What is required -
Write out, word for word, every line from the one containing "clip(side), TAUPE, 0.45));" through the last line of the records below, both ends included.
** start of Material shown **
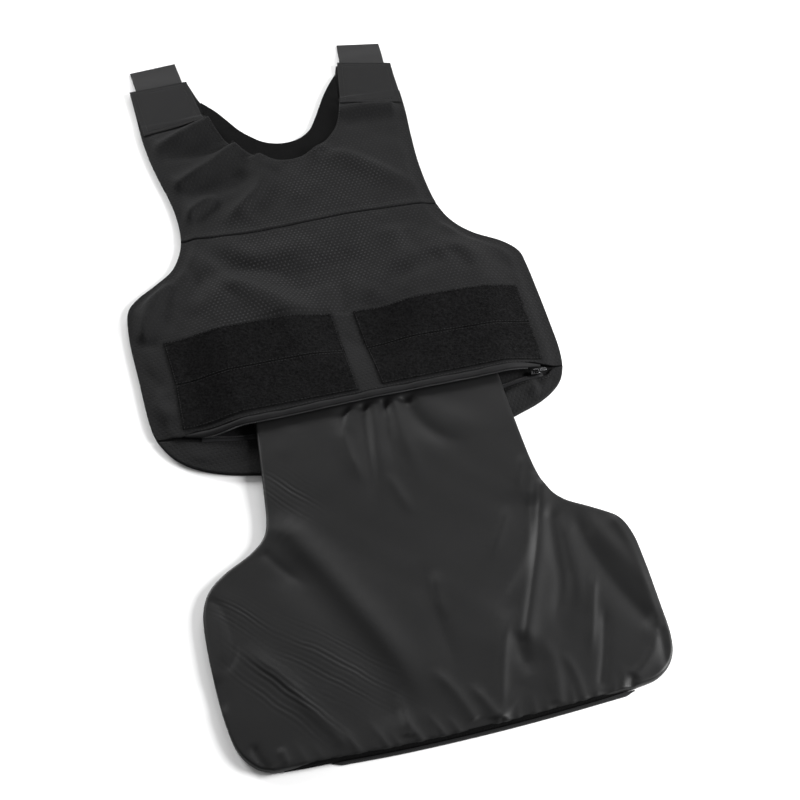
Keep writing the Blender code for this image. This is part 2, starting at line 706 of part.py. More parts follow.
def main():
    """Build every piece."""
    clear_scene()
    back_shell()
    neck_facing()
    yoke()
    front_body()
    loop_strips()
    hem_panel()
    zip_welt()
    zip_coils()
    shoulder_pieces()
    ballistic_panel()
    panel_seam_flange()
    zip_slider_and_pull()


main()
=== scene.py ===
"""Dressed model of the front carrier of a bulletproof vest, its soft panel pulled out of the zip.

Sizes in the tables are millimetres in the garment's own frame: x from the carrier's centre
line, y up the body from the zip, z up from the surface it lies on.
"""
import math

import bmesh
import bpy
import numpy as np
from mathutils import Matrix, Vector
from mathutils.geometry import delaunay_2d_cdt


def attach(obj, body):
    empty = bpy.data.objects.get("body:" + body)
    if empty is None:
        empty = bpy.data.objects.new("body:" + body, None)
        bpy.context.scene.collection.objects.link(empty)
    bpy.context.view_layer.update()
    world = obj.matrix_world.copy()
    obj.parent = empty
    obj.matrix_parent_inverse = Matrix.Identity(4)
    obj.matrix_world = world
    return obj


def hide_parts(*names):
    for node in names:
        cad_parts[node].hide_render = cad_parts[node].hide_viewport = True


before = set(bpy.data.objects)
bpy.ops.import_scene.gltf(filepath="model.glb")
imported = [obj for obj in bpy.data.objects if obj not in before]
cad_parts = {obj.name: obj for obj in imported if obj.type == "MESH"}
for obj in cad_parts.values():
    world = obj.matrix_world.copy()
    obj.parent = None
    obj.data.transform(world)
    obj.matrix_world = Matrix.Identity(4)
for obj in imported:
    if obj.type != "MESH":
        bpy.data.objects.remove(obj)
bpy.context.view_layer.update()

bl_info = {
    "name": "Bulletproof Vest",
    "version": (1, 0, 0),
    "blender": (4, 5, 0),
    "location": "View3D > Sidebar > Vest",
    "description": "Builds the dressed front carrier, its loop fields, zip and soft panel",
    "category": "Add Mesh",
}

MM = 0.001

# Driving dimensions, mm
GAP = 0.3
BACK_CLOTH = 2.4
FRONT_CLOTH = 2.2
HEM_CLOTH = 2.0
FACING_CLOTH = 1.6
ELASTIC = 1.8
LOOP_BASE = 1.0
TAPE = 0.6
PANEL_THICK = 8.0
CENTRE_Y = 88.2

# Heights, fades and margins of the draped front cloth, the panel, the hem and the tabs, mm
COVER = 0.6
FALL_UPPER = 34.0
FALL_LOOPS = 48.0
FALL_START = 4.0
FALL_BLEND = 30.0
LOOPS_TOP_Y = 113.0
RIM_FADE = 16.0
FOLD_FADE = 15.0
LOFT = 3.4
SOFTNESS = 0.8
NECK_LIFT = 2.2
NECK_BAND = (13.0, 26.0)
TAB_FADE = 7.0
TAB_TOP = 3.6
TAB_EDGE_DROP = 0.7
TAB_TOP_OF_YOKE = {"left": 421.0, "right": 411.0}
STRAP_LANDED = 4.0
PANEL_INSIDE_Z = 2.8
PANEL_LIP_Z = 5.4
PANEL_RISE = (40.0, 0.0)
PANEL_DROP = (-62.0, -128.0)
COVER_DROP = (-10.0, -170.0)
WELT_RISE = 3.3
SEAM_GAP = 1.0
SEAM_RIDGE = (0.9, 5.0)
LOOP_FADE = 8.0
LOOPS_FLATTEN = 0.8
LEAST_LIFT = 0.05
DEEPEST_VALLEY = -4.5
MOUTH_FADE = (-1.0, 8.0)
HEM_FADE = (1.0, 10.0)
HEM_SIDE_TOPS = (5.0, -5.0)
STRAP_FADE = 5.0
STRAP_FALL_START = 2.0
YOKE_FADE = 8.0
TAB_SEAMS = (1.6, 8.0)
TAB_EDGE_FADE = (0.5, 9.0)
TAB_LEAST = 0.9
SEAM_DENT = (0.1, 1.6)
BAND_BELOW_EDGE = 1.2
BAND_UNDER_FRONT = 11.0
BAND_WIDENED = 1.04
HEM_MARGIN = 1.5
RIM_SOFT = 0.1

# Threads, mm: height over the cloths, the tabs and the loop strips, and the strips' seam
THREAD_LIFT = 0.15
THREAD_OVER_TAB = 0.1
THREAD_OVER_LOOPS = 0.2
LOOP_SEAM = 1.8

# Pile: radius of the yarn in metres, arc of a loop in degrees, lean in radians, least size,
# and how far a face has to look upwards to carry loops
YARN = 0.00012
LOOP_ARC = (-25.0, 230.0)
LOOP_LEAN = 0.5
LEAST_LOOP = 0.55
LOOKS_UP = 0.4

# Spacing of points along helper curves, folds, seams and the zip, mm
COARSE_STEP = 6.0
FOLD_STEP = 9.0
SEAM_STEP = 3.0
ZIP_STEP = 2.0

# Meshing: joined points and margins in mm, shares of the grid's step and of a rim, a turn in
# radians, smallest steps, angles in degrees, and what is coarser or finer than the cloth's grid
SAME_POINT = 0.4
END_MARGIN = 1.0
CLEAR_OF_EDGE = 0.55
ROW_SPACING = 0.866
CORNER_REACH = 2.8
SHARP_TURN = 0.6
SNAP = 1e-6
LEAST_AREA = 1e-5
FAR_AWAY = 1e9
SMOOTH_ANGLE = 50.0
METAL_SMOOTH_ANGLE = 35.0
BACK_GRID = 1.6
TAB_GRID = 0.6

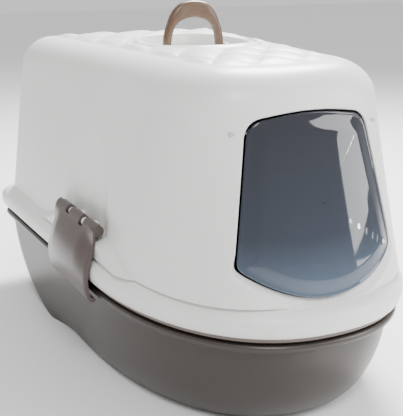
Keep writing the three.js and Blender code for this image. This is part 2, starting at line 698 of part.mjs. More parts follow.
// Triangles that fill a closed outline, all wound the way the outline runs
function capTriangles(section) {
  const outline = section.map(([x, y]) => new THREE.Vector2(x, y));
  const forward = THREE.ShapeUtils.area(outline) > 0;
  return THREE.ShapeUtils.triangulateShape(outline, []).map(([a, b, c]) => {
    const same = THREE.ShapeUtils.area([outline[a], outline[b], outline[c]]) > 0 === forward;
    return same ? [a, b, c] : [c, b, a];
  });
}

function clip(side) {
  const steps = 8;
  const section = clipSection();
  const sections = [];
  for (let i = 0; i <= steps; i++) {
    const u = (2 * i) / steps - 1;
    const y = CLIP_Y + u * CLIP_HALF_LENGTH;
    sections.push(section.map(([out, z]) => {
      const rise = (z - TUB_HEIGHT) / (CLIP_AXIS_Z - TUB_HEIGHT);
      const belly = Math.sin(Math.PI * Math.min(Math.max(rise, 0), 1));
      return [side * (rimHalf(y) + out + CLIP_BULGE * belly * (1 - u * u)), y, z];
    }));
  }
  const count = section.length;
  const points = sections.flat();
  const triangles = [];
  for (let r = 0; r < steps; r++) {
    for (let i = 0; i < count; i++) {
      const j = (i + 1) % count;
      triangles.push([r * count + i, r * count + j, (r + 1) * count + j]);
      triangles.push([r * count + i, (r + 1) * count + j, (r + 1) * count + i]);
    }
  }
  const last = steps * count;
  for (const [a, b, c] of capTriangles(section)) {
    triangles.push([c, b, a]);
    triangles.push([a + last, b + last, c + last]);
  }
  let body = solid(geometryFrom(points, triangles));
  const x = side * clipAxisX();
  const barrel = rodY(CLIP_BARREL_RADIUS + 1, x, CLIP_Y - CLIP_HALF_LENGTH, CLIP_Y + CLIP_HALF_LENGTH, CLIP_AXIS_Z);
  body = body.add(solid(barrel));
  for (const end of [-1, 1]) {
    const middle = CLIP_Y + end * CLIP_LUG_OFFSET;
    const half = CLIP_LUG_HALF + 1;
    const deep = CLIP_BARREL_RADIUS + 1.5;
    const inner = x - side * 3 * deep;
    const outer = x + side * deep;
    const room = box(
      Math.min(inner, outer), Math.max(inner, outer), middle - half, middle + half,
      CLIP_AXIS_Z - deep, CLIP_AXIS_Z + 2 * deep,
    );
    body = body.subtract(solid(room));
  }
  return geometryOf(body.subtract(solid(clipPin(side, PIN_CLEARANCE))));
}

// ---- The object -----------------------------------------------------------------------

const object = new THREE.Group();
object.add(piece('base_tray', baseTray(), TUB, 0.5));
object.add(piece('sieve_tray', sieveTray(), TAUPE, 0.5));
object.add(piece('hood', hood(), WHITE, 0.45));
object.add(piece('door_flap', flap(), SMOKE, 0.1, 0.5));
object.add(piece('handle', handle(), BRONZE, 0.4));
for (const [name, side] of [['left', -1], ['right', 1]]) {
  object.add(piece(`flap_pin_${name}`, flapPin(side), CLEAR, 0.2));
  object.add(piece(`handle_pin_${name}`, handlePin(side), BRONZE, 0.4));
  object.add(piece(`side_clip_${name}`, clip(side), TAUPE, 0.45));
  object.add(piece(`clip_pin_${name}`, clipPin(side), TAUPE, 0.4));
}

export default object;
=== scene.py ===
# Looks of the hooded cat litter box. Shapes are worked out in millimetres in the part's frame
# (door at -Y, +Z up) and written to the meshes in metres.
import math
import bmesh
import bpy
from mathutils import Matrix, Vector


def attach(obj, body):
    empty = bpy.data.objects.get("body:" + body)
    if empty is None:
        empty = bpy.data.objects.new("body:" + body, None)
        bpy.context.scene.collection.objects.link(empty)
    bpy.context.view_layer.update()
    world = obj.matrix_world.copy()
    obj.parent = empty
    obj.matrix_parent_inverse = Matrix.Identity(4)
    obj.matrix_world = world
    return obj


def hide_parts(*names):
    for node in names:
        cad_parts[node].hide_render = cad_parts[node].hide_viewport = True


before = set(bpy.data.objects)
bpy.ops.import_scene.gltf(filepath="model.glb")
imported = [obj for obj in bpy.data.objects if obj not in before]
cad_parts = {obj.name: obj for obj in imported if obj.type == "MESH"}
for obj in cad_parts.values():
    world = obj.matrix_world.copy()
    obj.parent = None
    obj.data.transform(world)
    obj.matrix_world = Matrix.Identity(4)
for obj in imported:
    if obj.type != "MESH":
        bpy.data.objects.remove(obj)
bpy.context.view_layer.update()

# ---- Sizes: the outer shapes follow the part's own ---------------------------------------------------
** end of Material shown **
Output of the task -
  object.add(piece(`side_clip_${name}`, clip(side), TAUPE, 0.45));
  object.add(piece(`clip_pin_${name}`, clipPin(side), TAUPE, 0.4));
}

export default object;
=== scene.py ===
# Looks of the hooded cat litter box. Shapes are worked out in millimetres in the part's frame
# (door at -Y, +Z up) and written to the meshes in metres.
import math
import bmesh
import bpy
from mathutils import Matrix, Vector


def attach(obj, body):
    empty = bpy.data.objects.get("body:" + body)
    if empty is None:
        empty = bpy.data.objects.new("body:" + body, None)
        bpy.context.scene.collection.objects.link(empty)
    bpy.context.view_layer.update()
    world = obj.matrix_world.copy()
    obj.parent = empty
    obj.matrix_parent_inverse = Matrix.Identity(4)
    obj.matrix_world = world
    return obj


def hide_parts(*names):
    for node in names:
        cad_parts[node].hide_render = cad_parts[node].hide_viewport = True


before = set(bpy.data.objects)
bpy.ops.import_scene.gltf(filepath="model.glb")
imported = [obj for obj in bpy.data.objects if obj not in before]
cad_parts = {obj.name: obj for obj in imported if obj.type == "MESH"}
for obj in cad_parts.values():
    world = obj.matrix_world.copy()
    obj.parent = None
    obj.data.transform(world)
    obj.matrix_world = Matrix.Identity(4)
for obj in imported:
    if obj.type != "MESH":
        bpy.data.objects.remove(obj)
bpy.context.view_layer.update()

# ---- Sizes: the outer shapes follow the part's own ---------------------------------------------------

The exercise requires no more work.